Nós, do Esquerda Diário, historicamente levantamos em escolas, universidades e locais de trabalho por todo o país, frente à precarização do trabalho e ataques aos direitos, a bandeira da incorporação dos trabalhadores terceirizados sem necessidade de que passem por concurso público. O caso da FeSaúde é uma prova cabal do significado desta consigna, e da urgência que o conjunto das organizações da classe trabalhadora e da vanguarda se apropriem dela. Os trabalhadores atuais dos PMFs e da RAPS não precisam provar a ninguém que sabem fazer seus empregos. Provam na prática todos os dias, e o tem feito por décadas! Igualmente, esses trabalhadores, muitos dos quais moradores dos territórios que atendem, e conhecidos pela população muitas vezes há mais de uma geração, possuem um vínculo com a população que é imprescindível tanto à estratégia de Saúde da Família como à atenção psicossocial. Seu trabalho já é prova de que devem seguir em seus postos, e a precariedade de seus contratos, que permite sua demissão injustificada e sem qualquer direito não é mais do que mostra do desprezo e desrespeito que o município e as sucessivas gestões têm com esses profissionais. Com o concurso, inúmeros trabalhadores mais chegam à rede.Ao invés de substituir os antigos, sua entrada pode ser usada para suprir a urgente falta de pessoal nas unidades e para expandir o atendimento à população, ao mesmo tempo que tira peso das rotinas de trabalho exaustivas dos trabalhadores da saúde!

Contra as demissões e a precarização, é urgente a conformação de uma forte luta, de trabalhadores antigos e novos, pela efetivação imediata de todos os contratados precariamente, pela expansão do PMF e da RAPS, e contra a divisão da rede municipal de saúde, feita em detrimento da população pelo interesse da prefeitura de não contratar servidores!

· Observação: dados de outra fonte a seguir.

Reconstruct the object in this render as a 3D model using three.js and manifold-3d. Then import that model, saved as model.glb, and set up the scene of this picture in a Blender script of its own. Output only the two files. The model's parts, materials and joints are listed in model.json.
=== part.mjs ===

Nenhuma família na rua! Pela efetivação imediata e sem concurso dos trabalhadores contratados da saúde!

Contra a divisão da saúde, por um SUS 100% estatal, sob gestão dos próprios trabalhadores e controle da população!

Basta de precarização! Pelo pagamento imediato do abono covid, bem como todos os benefícios e direitos plenos aos trabalhadores e o estabelecimento de uma tabela salarial!